The government is running out of time to try to halt implementation of a federal judge's ruling that would lift age restrictions for women and girls wanting to buy the morning-after pill.
U.S. District Judge Edward Korman in Brooklyn last week refused to delay enforcement of his month-old decision while the government challenges his ruling, but said it would have until Monday to appeal to the 2nd U.S. Circuit Court of Appeals in Manhattan.
Korman said politics is behind efforts by Secretary of Health and Human Services Kathleen Sebelius to block the unrestricted sale of the Plan B One-Step morning-after pill and its generic competitors.
Justice Department lawyers want the ruling stayed while they appeal.
If the government fails, it would clear the way for over-the-counter sales of the morning-after pill to younger girls. The FDA announced earlier this month that the contraception could be sold without a prescription to those 15 and older, a decision Korman said merely sugarcoated the appeal of his order lifting the age restriction.
Sales had previously been limited to those who were at least 17.
The government warned that "substantial market confusion" could result if Korman's ruling was enforced while appeals are pending. The judge dismissed the reasoning as a "silly argument."

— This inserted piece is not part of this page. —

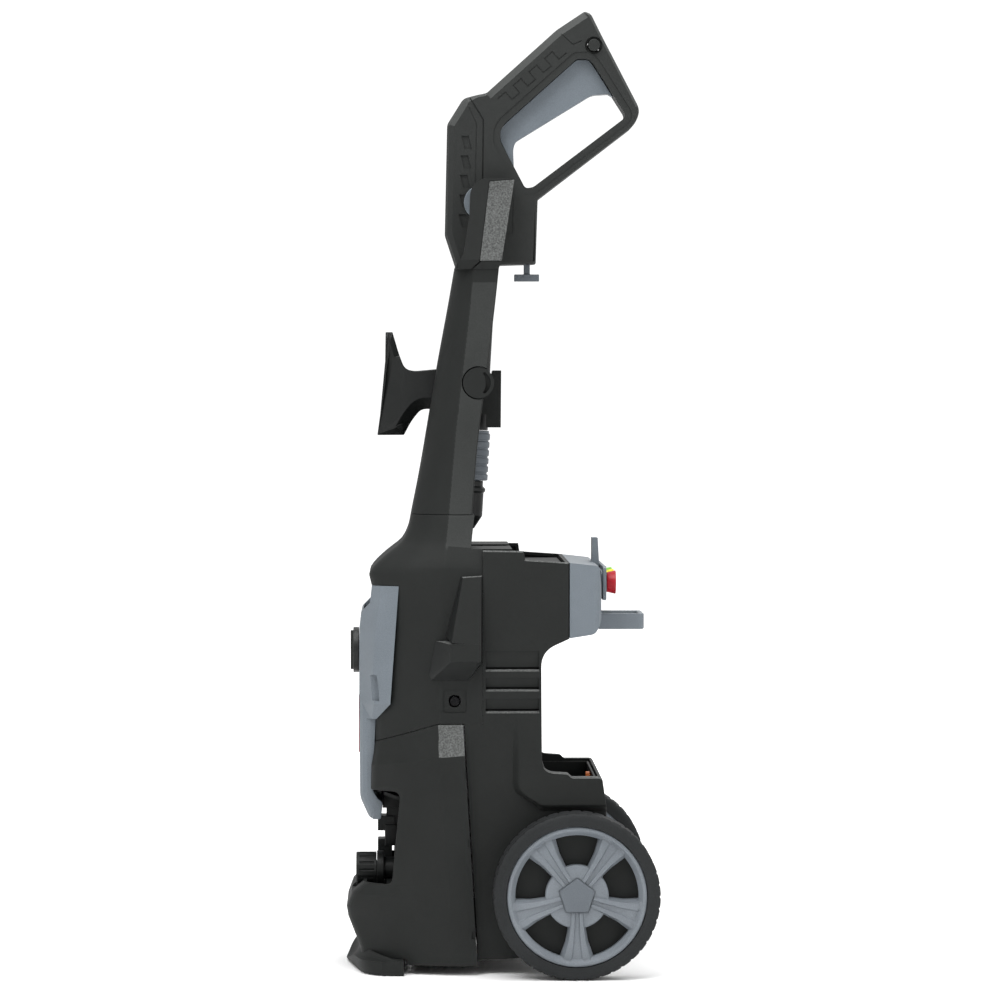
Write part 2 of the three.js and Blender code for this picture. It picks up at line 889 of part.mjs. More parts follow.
// ---- spray gun ----
const gunOutline = [
  [-40.4, shelfZ + gap],
  [33.7, 644.7],
  [35.5, 703.8],
  [124.5, 772, 5],
  [130.3, 786, 6],
  [94.2, 855.3],
  [84.4, 875.1, 3],
  [78.7, 877.2, 2],
  [52.8, 860],
  [-12, 801.7, 3],
  [-33, 797, 5],
  [-47.8, 773.3],
  [-50, 671.4],
];
const guardOpening = [
  [1.1, 757.5],
  [15.2, 731.1],
  [24, 714.4, 3],
  [31.1, 715.2, 3],
  [117.5, 780.5, 5],
  [86.5, 829.1, 2],
  [82.2, 833.4, 2],
  [71.6, 833.4, 2],
  [4.4, 773.4, 3],
  [1.1, 766.4, 2],
];
const triggerPivot = { y: -5.5, z: 766 };
const triggerTravel = 11; // degrees

function gunBody() {
  const triggerWay = [
    [-12, 758],
    [-4, 757],
    [13, 735],
    [106, 796],
    [104, 817],
    [73, 850],
    [54, 850],
    [4, 785],
    [-12, 775],
  ];
  const valveSpace = join(
    box(-9.6, 9.6, -33, 31, 656, 676),
    rod("z", 0, lanceSocketY, 11, 656, 744, 20),
    rod("z", 0, lanceSocketY, 10, 600, 700, 20),
    rod("z", 0, 25.9, 6.5, 620, 660, 16),
  );
  return slab("x", gunOutline, -gunHalf + 2, gunHalf - 2, 3)
    .add(slab("x", inset(gunOutline, 2), -gunHalf, gunHalf, 3))
    .subtract(slab("x", guardOpening, -40, 40, 3))
    .subtract(slab("x", triggerWay, -8, 8))
    .subtract(rod("x", triggerPivot.y, triggerPivot.z, 2.4, -12, 12, 12))
    .subtract(rod("x", 87.1, 845.7, 5.9, -40, 40, 20))
    .subtract(valveSpace);
}

function gunTrigger() {
  const profile = [
    [1.5, 758.5],
    [13.7, 734.5],
    [13.1, 750.5, 3],
    [15.2, 757.5, 3],
    [85.7, 800.8, 4],
    [100.7, 801.7],
    [104.8, 799.2],
    [86.1, 828.7, 2],
    [82, 833, 2],
    [71.6, 833, 2],
    [4.7, 773.2, 3],
    [1.5, 766.3],
  ];
  const ear = [
    [-9, 761],
    [8, 761],
    [8, 771],
    [-9, 771],
  ];
  return slab("x", profile, -7.4, 7.4, 3)
    .add(slab("x", ear, -7.4, 7.4))
    .add(rod("x", triggerPivot.y, triggerPivot.z, 2, -11.4, 11.4, 12));
}

const lockButton = () => rod("x", 87.1, 845.7, 5.5, -gunHalf - 1.2, gunHalf + 4.4, 20);

const hoseClip = () =>
  box(-1.6, 1.6, 23, 28.7, 635, 652).add(box(-4, 4, 14.2, 37.2, 628.9, 635.4));

const gunValve = () =>
  join(
    rod("z", 0, lanceSocketY, 9.4, 616, 740, 20),
    box(-8, 8, lanceSocketY, 30, 659, 673),
  );

// ---- lance, about its own axis with its tip at the bottom ----
const lanceBody = () =>
  turned(
    [
      [0, 104],
      [12.5, 104],
      [12.5, 150],
      [11.6, 152],
      [11.6, 214],
      [9, 217],
      [0, 217],
    ],
    24,
  );

const lanceCollar = () => {
  const ribs = Array.from({ length: 6 }, (_, i) => 58 + 7.5 * i).flatMap((z) => [
    [15, z],
    [15, z + 5],
    [13.8, z + 5.6],
    [13.8, z + 7],
  ]);
  return turned([[0, 57.4], [14, 57.4], ...ribs, [14, 103.6], [0, 103.6]], 24);
};

const lanceNozzle = () =>
  turned(
    [
      [0, 12.6],
      [5, 12.6],
      [12, 24.6],
      [12, 46],
      [13.4, 47.4],
      [13.4, 50],
      [11, 52],
      [11, 57],
      [0, 57],
    ],
    24,
  );

const lanceTip = () =>
  turned(
    [
      [0, 0],
      [3, 0],
      [3.8, 1.5],
      [3.8, 12.2],
      [0, 12.2],
    ],
    12,
  );

// ---- the machine ----
const machine = new THREE.Group();
machine.add(
  part("rear_housing", rearHousing(), "black"),
  part("front_cover", frontCover(), "black"),
  part("front_skirt", frontSkirt(), "black"),
  part("fitting_bay", fittingBay(), "blackSatin"),
  part("front_panel", frontPanel(), "grey"),
  part("switch_knob", switchKnob(), "blackSatin"),
  part("switch_box", switchBox(), "blackSatin"),
  part("base_foot", baseFoot(), "black"),
  part("base_plate", basePlate(), "blackSatin"),
  part("top_deck", topDeck(), "black"),
  part("rear_panel", rearPanel(), "grey"),
  part("nozzle_rack", nozzleRack(), "grey"),
  part("rear_hose_hook", rearHoseHook(), "grey"),
  part("accessory_bin", accessoryBin(), "black"),
  part("bin_plug", binPlug(), "orange"),
  part("tower_shell", towerShell(), "black"),
  part("cord_hook", cordHook(), "black"),
  part("lance_bracket", lanceBracket(), "black"),
  part("axle", axle(), "steel"),
  part("inlet_nut", inletNut().translate([inletX, 0, fittingZ]), "blackSatin"),
  part("inlet_stub", inletStub().translate([inletX, 0, fittingZ]), "blackSatin"),
  part("outlet_fitting", outletFitting(), "blackSatin"),
  part("motor_can", motorCan(), "steel"),
  part("motor_rotor", motorRotor(), "copper"),
  part("motor_fan", motorFan(), "blackSatin"),
  part("wobble_plate", wobblePlate(), "steel"),
  part("pump_body", pumpBody(), "castAluminium"),
  part("pump_head", pumpHead(), "castAluminium"),
  part("capacitor", capacitor(), "blackSatin"),
);
boreSpots.forEach(([x, y], i) => {
  machine.add(part(`piston_${i + 1}`, piston(x, y), "steel"));
});

for (const [name, sign] of Object.entries(sides)) {
  machine.add(
    part(`side_pod_${name}`, sidePod(sign), "black"),
    part(`side_screw_${name}`, sideScrew(sign), "steel"),
    part(`handle_grip_${name}`, handleGrip(sign), "grip"),
    part(`holster_pad_${name}`, holsterPad(sign), "grey"),
  );
  const wheel = new THREE.Group();
  wheel.add(
    part(`tyre_${name}`, tyre(), "rubber"),
    part(`wheel_${name}`, wheelDisc(), "grey"),
    part(`hub_cap_${name}`, hubCap(), "grey"),
  );
  wheel.position.set(sign * wheelX, axleY, axleZ);
  wheel.rotateY((sign * Math.PI) / 2).rotateZ((sign * Math.PI) / 2);
  machine.add(wheel);
}

for (const [color, x] of Object.entries(nozzleX)) {
  const tip = part(`nozzle_${color}`, nozzleTip(), color);
  tip.position.set(x, 96.8, nozzleZ);
  machine.add(tip);
}

const gun = new THREE.Group();
gun.add(
  part("gun_body", gunBody(), "black"),
  part("gun_trigger", gunTrigger(), "grey"),
  part("lock_button", lockButton(), "blackSatin"),
  part("hose_clip", hoseClip(), "grey"),
  part("gun_valve", gunValve(), "brass"),
);
machine.add(gun);

const lance = new THREE.Group();
lance.add(
  part("lance_body", lanceBody(), "blackSatin"),
  part("lance_collar", lanceCollar(), "grey"),
  part("lance_nozzle", lanceNozzle(), "blackSatin"),
  part("lance_tip", lanceTip(), "steel"),
);
lance.position.set(0, lanceFootY, lanceFootZ);
lance.rotation.x = -Math.atan(lanceLean);
machine.add(lance);

export default machine;
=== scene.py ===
import json
import math

import bmesh
import bpy
import numpy as np
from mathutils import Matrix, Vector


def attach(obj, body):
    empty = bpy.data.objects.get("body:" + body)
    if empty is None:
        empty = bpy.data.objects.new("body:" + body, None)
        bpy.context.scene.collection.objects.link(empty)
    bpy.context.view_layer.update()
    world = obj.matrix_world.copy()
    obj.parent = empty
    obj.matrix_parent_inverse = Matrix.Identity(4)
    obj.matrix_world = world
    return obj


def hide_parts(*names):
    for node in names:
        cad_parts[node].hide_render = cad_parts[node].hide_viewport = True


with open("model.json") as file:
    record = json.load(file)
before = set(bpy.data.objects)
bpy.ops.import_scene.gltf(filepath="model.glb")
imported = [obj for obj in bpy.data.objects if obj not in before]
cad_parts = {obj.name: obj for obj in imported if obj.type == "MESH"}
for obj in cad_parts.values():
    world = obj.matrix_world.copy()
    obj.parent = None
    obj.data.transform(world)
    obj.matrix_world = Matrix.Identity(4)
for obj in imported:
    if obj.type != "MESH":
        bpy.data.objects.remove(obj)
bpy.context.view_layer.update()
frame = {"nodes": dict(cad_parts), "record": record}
nodes = frame["nodes"]
mm = 0.001


def addObject(name, data):
    item = bpy.data.objects.new(name, data)
    bpy.context.collection.objects.link(item)
    return item


def lookAt(item, place, aim):
    item.location = place
    item.rotation_euler = (Vector(aim) - item.location).to_track_quat("-Z", "Y").to_euler()


# camera first, then everything it looks at
cameraSetup = {
    "place": (3.904, -0.08225, 0.5285),
    "aim": (0.0, 0.0011, 0.4266),
    "lens": 151.7,
    "sensor": 36.0,
}


def addCamera(setup):
    camera = addObject("camera", bpy.data.cameras.new("camera"))
    lookAt(camera, setup["place"], setup["aim"])
    camera.data.lens = setup["lens"]
    camera.data.sensor_width = setup["sensor"]
    camera.data.clip_end = 100
    bpy.context.scene.camera = camera


addCamera(cameraSetup)
print("camera placed")


# ---- materials ----
def linear(code):
    # sRGB hex text to linear red, green, blue and alpha
    channels = [int(code[i : i + 2], 16) / 255 for i in (1, 3, 5)]
    return [c / 12.92 if c <= 0.04045 else ((c + 0.055) / 1.055) ** 2.4 for c in channels] + [1.0]


def addNode(tree, kind, settings=None, links=None):
    # one node with its settings and links; a link is input name -> (node, output name)
    node = tree.nodes.new(kind)
    for key, value in (settings or {}).items():
        if key in node.inputs:
            node.inputs[key].default_value = value
        else:
            setattr(node, key, value)
    for key, (source, output) in (links or {}).items():
        tree.links.new(source.outputs[output], node.inputs[key])
    return node


def newMaterial(name):
    material = bpy.data.materials.new(name)
    material.use_nodes = True
    return material, material.node_tree, material.node_tree.nodes["Principled BSDF"]


def ramp(tree, source, output, low, high, lowPlace=0.35, highPlace=0.65):
    # colour running from low to high as the source goes between the two places
    node = addNode(tree, "ShaderNodeValToRGB", links={"Fac": (source, output)})
    node.color_ramp.elements[0].position = lowPlace
    node.color_ramp.elements[1].position = highPlace
    node.color_ramp.elements[0].color = low
    node.color_ramp.elements[1].color = high
    return node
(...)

Korman ordered levonorgestrel-based emergency contraceptives be made available without a prescription, over-the-counter and without point-of-sale or age restrictions. The order was supposed to take effect on Friday.
The judge said he ruled against the government "because the secretary's action was politically motivated, scientifically unjustified and contrary to agency precedent" and because there was no basis to deny the request to make the drugs widely available.
In court papers, attorneys for the Center for Reproductive Rights have said that every day the ruling is not enforced is "life-altering" to some women.